Grace stood at the door like a sentinel as Major and I moved to the side of the room, out of the way but still within eyesight of the door.
“What else did you find?” I asked quietly.
“Nearly every shoe print at the scene we were able to get fits the boots she was wearing,” Major explained. “Her fletchings match. Why she didn’t think to just take the arrow out of the animal, I don’t know. She even had these special pink ones that were made through a local vendor. The vendor confirmed that he was the one who made them, and that the only person he sold these particular colored arrows to lately was someone in state, and in town—Cody. Her vehicle was seen at almost every trailhead, but we dismissed it because it looked like she was clearing out the snow for the locals to park. With you finding her red-handed today, she’s going to jail for a while. There’s no way that she’s going to be able to talk herself out of this.”

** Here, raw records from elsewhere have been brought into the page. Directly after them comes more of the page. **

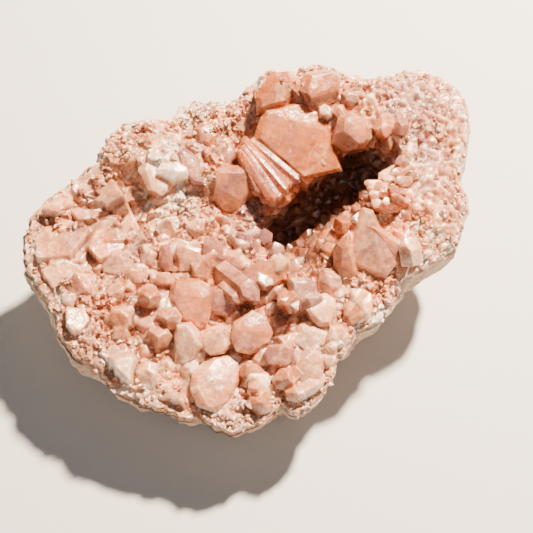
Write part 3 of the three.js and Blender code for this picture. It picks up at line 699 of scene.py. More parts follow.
# crystals grown together, as closed skins over the broken quartz: spans in mm from left to right and
# from near to far; crystals' spacing and radii; how far they stray from upright; how much of the tips
# is left; rise of their shoulders; where they grow; passes of softening; height of the swells; how
# dark the shade painted in the creases is and how patchy the colour is
skins = {
    "front_druse": dict(x=(-68, 16), y=(-48, 18), spacing=4.8, radii=(2.2, 5.6), stray=26, cut=(0.2, 0.75),
                        rise=(-2.2, 0.1), where="basin", soft=1, swell=0, creases=1.0, patches=0.25,
                        seed=31),
    "right_druse": dict(x=(26, 70), y=(-34, 24), spacing=1.5, radii=(0.5, 1.7), stray=45, cut=(0.35, 0.8),
                        rise=(-0.3, 0.3), where="druse", soft=2, swell=1.8, creases=0.7, patches=0.5,
                        seed=32),
    "back_quartz": dict(x=(-70, -33), y=(13, 48), spacing=6.5, radii=(5, 10), stray=13, cut=(0.08, 0.15),
                        rise=(-0.8, 0.0), where="broken", soft=1, swell=0.3, creases=0.8, patches=0.2,
                        seed=33),
}
allSkins = {
    "step": 0.3,  # mm, the grid's
    "start": 9, "border": 3.8, "underside": 4.4,  # mm below the face
    "creaseDepth": 0.3, "frosting": 0.12,  # mm
    "clear": 0.16,
}


def rimShare(x, y):
    # 0 at the hub to 1 at the rim, along the straight line outward
    dx, dy = x - stone["hub"][0], y - stone["hub"][1]
    outward = rim - np.array(stone["hub"])
    heading = np.arctan2(outward[:, 1], outward[:, 0])
    order = np.argsort(heading)
    reach = np.interp(np.arctan2(dy, dx), heading[order], np.hypot(*outward.T)[order], period=2 * math.pi)
    return np.hypot(dx, dy) / reach


def settle(x, y, height, planes, place, turned, reach):
    # raises the height where this crystal's top stands above it; returns where it did
    farOff = 99.0  # mm, past any crystal
    near = (np.abs(x - place.x) < reach) & (np.abs(y - place.y) < reach)
    dx, dy = x[near] - place.x, y[near] - place.y
    world = [(turned @ normal, normal.dot(point)) for point, normal in planes]
    top = np.full(dx.shape, farOff)
    for n, distance in world:
        if n.z > 0.05:
            top = np.minimum(top, (distance - n.x * dx - n.y * dy) / n.z)
    for n, distance in world:
        if n.z <= 0.05:
            top[n.x * dx + n.y * dy + n.z * top > distance] = -farOff
    higher = np.zeros(x.shape, bool)
    higher[near] = top + place.z > height[near]
    height[near] = np.maximum(height[near], top + place.z)
    return higher


def blurred(field, times):
    for _ in range(times):
        for axis in (0, 1):
            field = (np.roll(field, 1, axis) + 2 * field + np.roll(field, -1, axis)) / 4
    return field


def closedSkin(name, x, y, top, floorHeight, keep, material):
    # the kept cells of a grid as a closed slab; returns it and which grid points it uses
    rows, columns = x.shape
    index = np.arange(rows * columns).reshape(rows, columns)
    cells = np.stack([index[:-1, :-1], index[:-1, 1:], index[1:, 1:], index[1:, :-1]], -1)
    kept = keep[:-1, :-1] & keep[:-1, 1:] & keep[1:, 1:] & keep[1:, :-1]
    cells = cells[kept]
    used, packed = np.unique(cells, return_inverse=True)
    cells = packed.reshape(cells.shape)
    count = len(used)
    edges = np.concatenate([cells[:, [i, (i + 1) % 4]] for i in range(4)])
    keys = edges[:, 0] * count + edges[:, 1]
    border = edges[~np.isin(keys, edges[:, 1] * count + edges[:, 0])]
    sides = np.stack([border[:, 0], border[:, 0] + count, border[:, 1] + count, border[:, 1]], -1)
    faces = np.concatenate([cells, cells[:, ::-1] + count, sides]).tolist()
    flat = [field.ravel()[used] for field in (x, y, top, floorHeight)]
    points = np.concatenate([np.column_stack(flat[:3]), np.column_stack([flat[0], flat[1], flat[3]])])
    return newObject(name, points * mm, faces, material), used


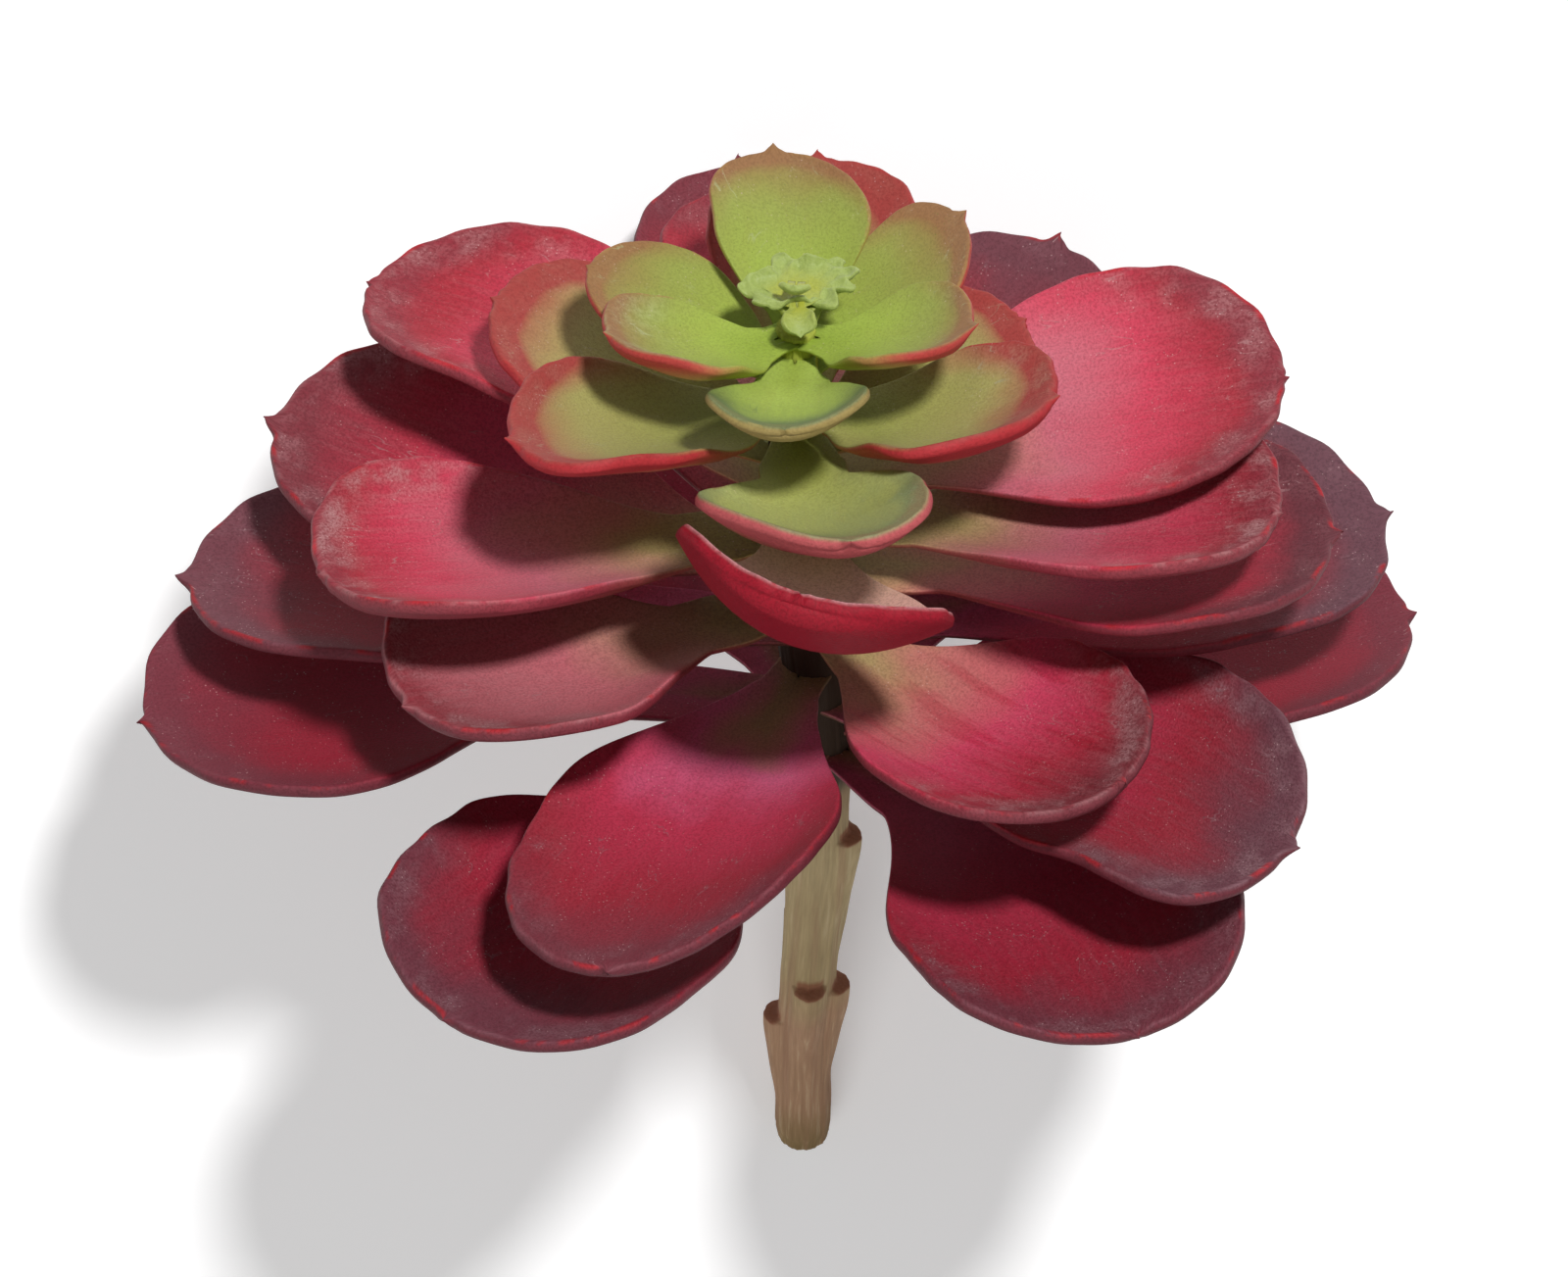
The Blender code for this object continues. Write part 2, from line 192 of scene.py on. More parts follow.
class Value:
    """What a material node gives out.  Arithmetic on it adds Math nodes, and node() adds any other node."""

    def __init__(self, tree, socket):
        self.tree = tree
        self.socket = socket

    def node(self, kind, settings=None, inputs=None, output=0):
        """Adds a node: its settings, a ramp's stops among them, then the values or links of its sockets."""
        made = self.tree.nodes.new(kind)
        for name, value in (settings or {}).items():
            if name == "stops":
                ramp = made.color_ramp
                while len(ramp.elements) < len(value):
                    ramp.elements.new(0.5)
                for element, (place, colour) in zip(ramp.elements, value):
                    element.position = place
                    element.color = (*colour, 1)
            else:
                setattr(made, name, value)
        for name, value in (inputs or {}).items():
            if isinstance(value, Value):
                self.tree.links.new(value.socket, made.inputs[name])
            else:
                made.inputs[name].default_value = value
        return Value(self.tree, made.outputs[output])

    def maths(self, operation, *values):
        return self.node("ShaderNodeMath", {"operation": operation}, dict(enumerate(values or (self,))))

    def __add__(self, other):
        return self.maths("ADD", self, other)

    def __sub__(self, other):
        return self.maths("SUBTRACT", self, other)

    def __rsub__(self, other):
        return self.maths("SUBTRACT", other, self)

    def __mul__(self, other):
        return self.maths("MULTIPLY", self, other)

    def between(self, low, high):
        """0 where this is at low, 1 where it is at high, and a smooth S between."""
        return self.node("ShaderNodeMapRange", {"interpolation_type": "SMOOTHSTEP"},
                         {0: self, 1: low, 2: high, 3: 0.0, 4: 1.0})

    def off_line(self, level, width):
        """0 along the thin line where this is close to a level, 1 where it is a width or more away."""
        off = (self - level).maths("ABSOLUTE")
        return off.between(width * 0.4, width)

    def ramp(self, stops):
        """The colour at this place on a ramp of (place, colour) stops."""
        return self.node("ShaderNodeValToRGB", {"stops": stops}, {0: self})

    def over(self, lower, upper, how="MIX"):
        """Lays the colour upper over lower, as strongly as this number says."""
        inputs = {0: self}
        for index, colour in ((6, lower), (7, upper)):
            inputs[index] = colour if isinstance(colour, Value) else (*colour, 1)
        return self.node("ShaderNodeMix", {"data_type": "RGBA", "blend_type": how}, inputs, 2)

    def stretched(self, along, across, apart=0.0):
        """This place, in millimetres, scaled for a pattern that is drawn out along the piece."""
        kind = "ShaderNodeVectorMath"
        scaled = self.node(kind, {"operation": "MULTIPLY"}, {0: self, 1: (along, across, 1.0)})
        return scaled.node(kind, {"operation": "ADD"}, {0: scaled, 1: (apart, 0.0, 0.0)})

    def noise(self, size, detail=3.0, roughness=0.5):
        """A cloudy number round 0.5 over this place, with clouds of about that size in millimetres."""
        return self.node("ShaderNodeTexNoise", None,
                         {"Vector": self, "Scale": 1 / size, "Detail": detail, "Roughness": roughness})

    def specks(self, size):
        """How near the middle of a scattered speck this place is, in cells of that size in millimetres."""
        return self.node("ShaderNodeTexVoronoi", {"feature": "F1"}, {"Vector": self, "Scale": 1 / size})


def new_material(name, roughness, sheen=0.0, specular=0.4):
    """An empty Principled material: its shader node, and a first value to build on."""
    material = bpy.data.materials.new(name)
    material.use_nodes = True
    shader = material.node_tree.nodes["Principled BSDF"]
    shader.inputs["Roughness"].default_value = roughness
    shader.inputs["Specular IOR Level"].default_value = specular
    shader.inputs["Sheen Weight"].default_value = sheen
    shader.inputs["Sheen Roughness"].default_value = 0.5
    return material, shader, Value(material.node_tree, None)


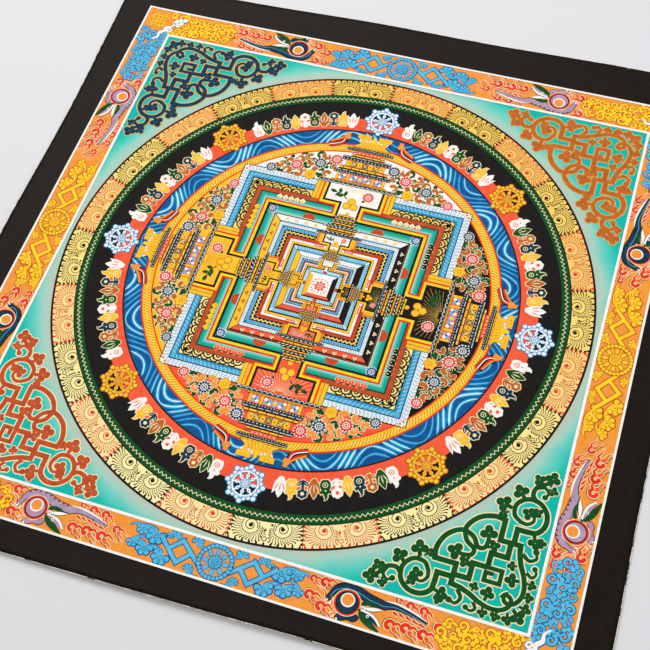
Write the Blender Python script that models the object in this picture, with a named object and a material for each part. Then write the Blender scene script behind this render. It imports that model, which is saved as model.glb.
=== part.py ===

I rubbed at my face. “What a shitshow.”
Alarms started to go off in the emergency room, and a team of doctors and nurses all went toward Cody’s room at a full-out sprint, nearly taking Grace out in the process.
“That doesn’t look good,” Gentry, who’d been silent up until now, mused.
“No,” I agreed. “It does not.”
Twenty-Seven
I swing both ways. Violently. With a bat.
—Birdee to Creed
Birdee
“Why do you think there are three bikers sitting on Creed’s back porch?” I wondered. “And why do you think that Odin’s been looking at you like you were his last meal for the majority of that?”
Because seriously, the man was hot as hell, and I was in a very happy relationship with a man sexier than him, yet I couldn’t stop myself from feeling all hot and bothered by the looks he was shooting Bernice’s way.
“I’m trying not to think about it,” Bernice admitted.
Mable arrived with drinks and set them down beside us.
They were nothing grand. Just packet hot chocolate, but it was special to me. Because Mable was here, with me, instead of at the hospital with her longtime best friend.
I felt seen for the first time by her in my life.
“What do you think about my cup?” Mable asked, sitting down with her own mug of hot chocolate.
She took a sip out of the coffee cup, and my lips twitched.
My coffee cup was pretty tame. Just a bull riding a cowboy. Bernice’s was slightly worse, a snail leaving a trail of slime while wearing a thong.
But Mable’s was downright hilarious.
It was a doctored photo turned into cartoon of Edward Cullen dropping it low on a stripper pole wearing a thong with the words “This is the skin of a killer, Bella” written on it.
“That’s…fantastic.” I giggled.
“I thought so, too,” she said. “I didn’t even see it. At first, it was a black mug.”
“I bought that for him a couple of years ago,” Bernice said softly as she took the cup in. “It was a long-standing Christmas tradition. I’d buy him a funny coffee cup. Sometimes it was just a really cute one I saw at the Dollar Store. And while he was in prison, I kept up the tradition and continued to buy them.” She wiped at a tear. “I was moving apartments one day last year and the box just disappeared out of my pile of boxes. I thought I’d left it at the old place, or someone stole it off the sidewalk when I’d been moving. It’d broken my heart to know that all his presents were gone. But seeing these…”
It had only occurred to me then that Bernice had gone unnervingly silent when Mable had brought the coffee cups in and set them down in front of us.
“Do you think he stole them?” I wondered aloud.
“Someone did.” Bernice smiled.
“You don’t think it was him?” Mable asked.